How to Remain Anandamaya – Four-step practice for bliss consciousness

How to Remain Anandamaya?

(A Practical Guide to the Bliss-Consciousness Layer, exploring how to remain Anandamaya)

Remaining established in the Anandamaya Kosha is not merely a philosophical idea. It is the practical heart of the Pancha-Kosha journey, where the seeker learns to live from a deeper, quieter, and more blissful state of consciousness. After examining the five sheaths in the Pancha Kosha Model, the next step is to make this knowledge experiential.

The Anandamaya Kosha is the innermost sheath. It represents subtle, effortless bliss—not emotional pleasure, but an underlying fullness of being. Although it is not the final Self, it is the threshold before realizing Pure Consciousness.

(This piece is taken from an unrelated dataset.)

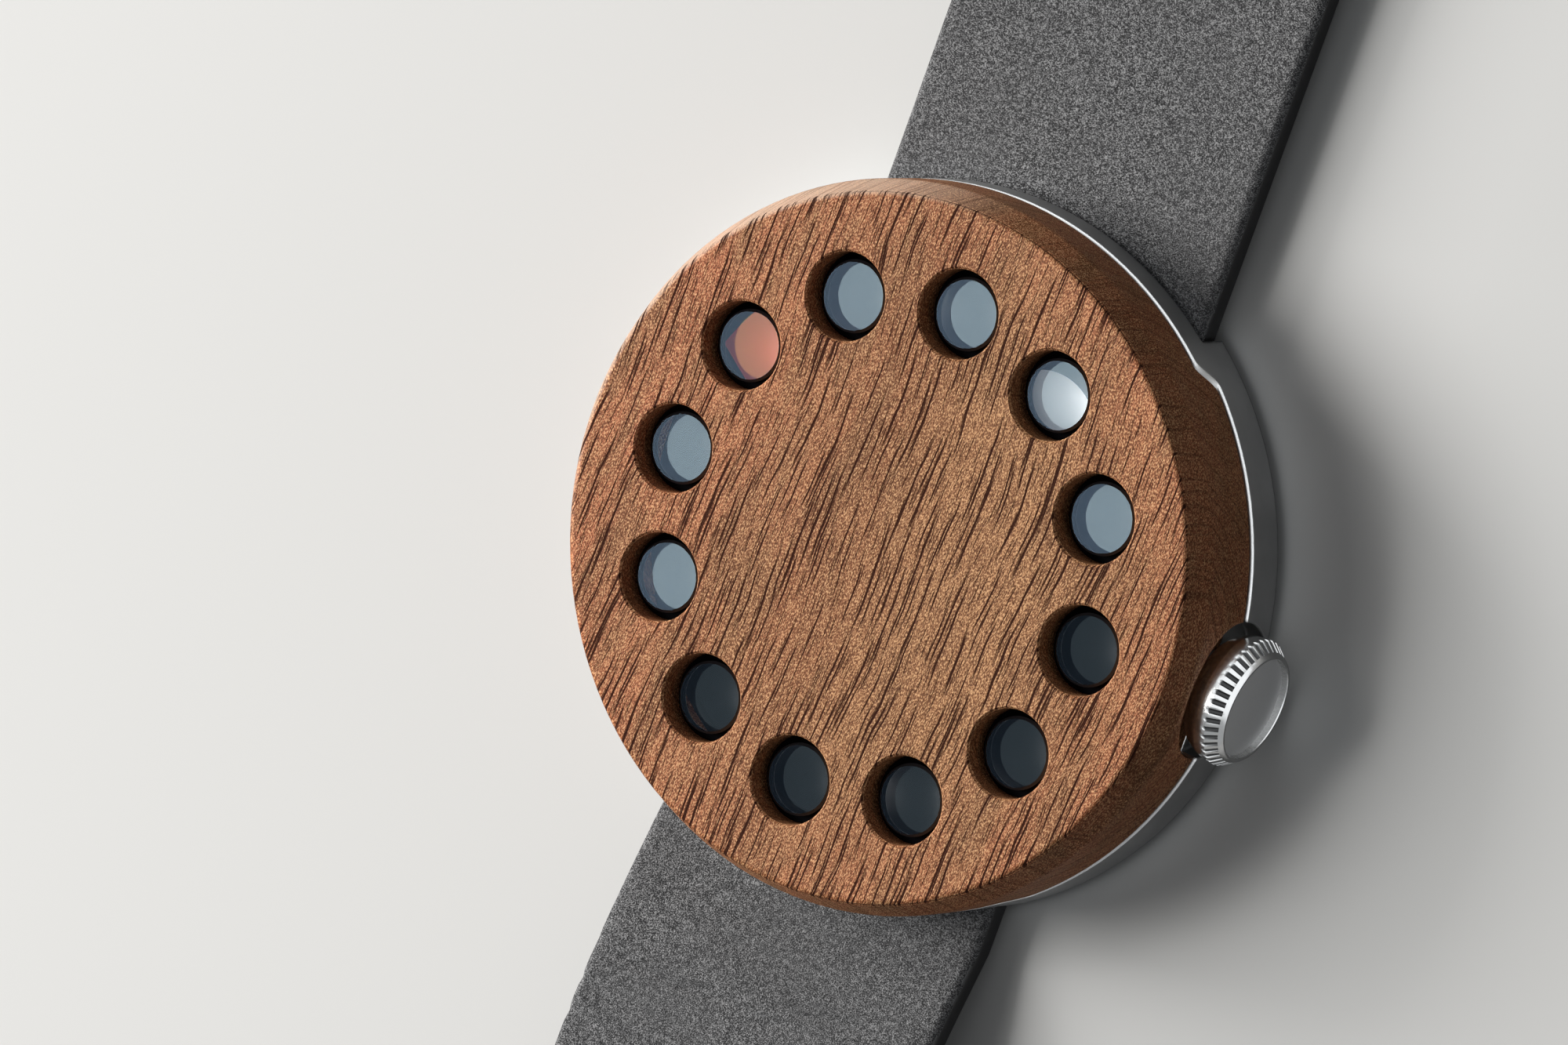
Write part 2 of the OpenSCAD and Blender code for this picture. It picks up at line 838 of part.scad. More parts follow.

Therefore, dwelling in the Anandamaya state for most of the day is essential both for inner peace and for spiritual progress.

This layer is where fear, worry, and stress begin to dissolve naturally.

Pancha Kosha model showing the five sheaths and the journey from body-mind to bliss-consciousness Anandamaya
The Pancha Kosha model: five sheaths surrounding the Self.

Why Remaining in Anandamaya Matters

According to the Taittiriya Upanishad, each sheath must be quieted and refined before the Self is recognized. A mind that frequently returns to Anandamaya becomes:

  • calm

  • inward

  • spacious

  • fearless

  • resilient

  • naturally peaceful

One cannot “jump” from a restless mind to the Self.
According to the Pancha-Kosha model, the inner journey unfolds gradually through the layers of embodiment:
Annamaya → Pranamaya → Manomaya → Vijnanamaya → Anandamaya → Atman.
Remaining established in Anandamaya helps the mind stay refined and inward, preparing it for the final shift into Pure Consciousness.

Thus, the practical goal is simple:

Remain rooted in Anandamaya as often as possible.

From that stability, the deeper realization unfolds naturally.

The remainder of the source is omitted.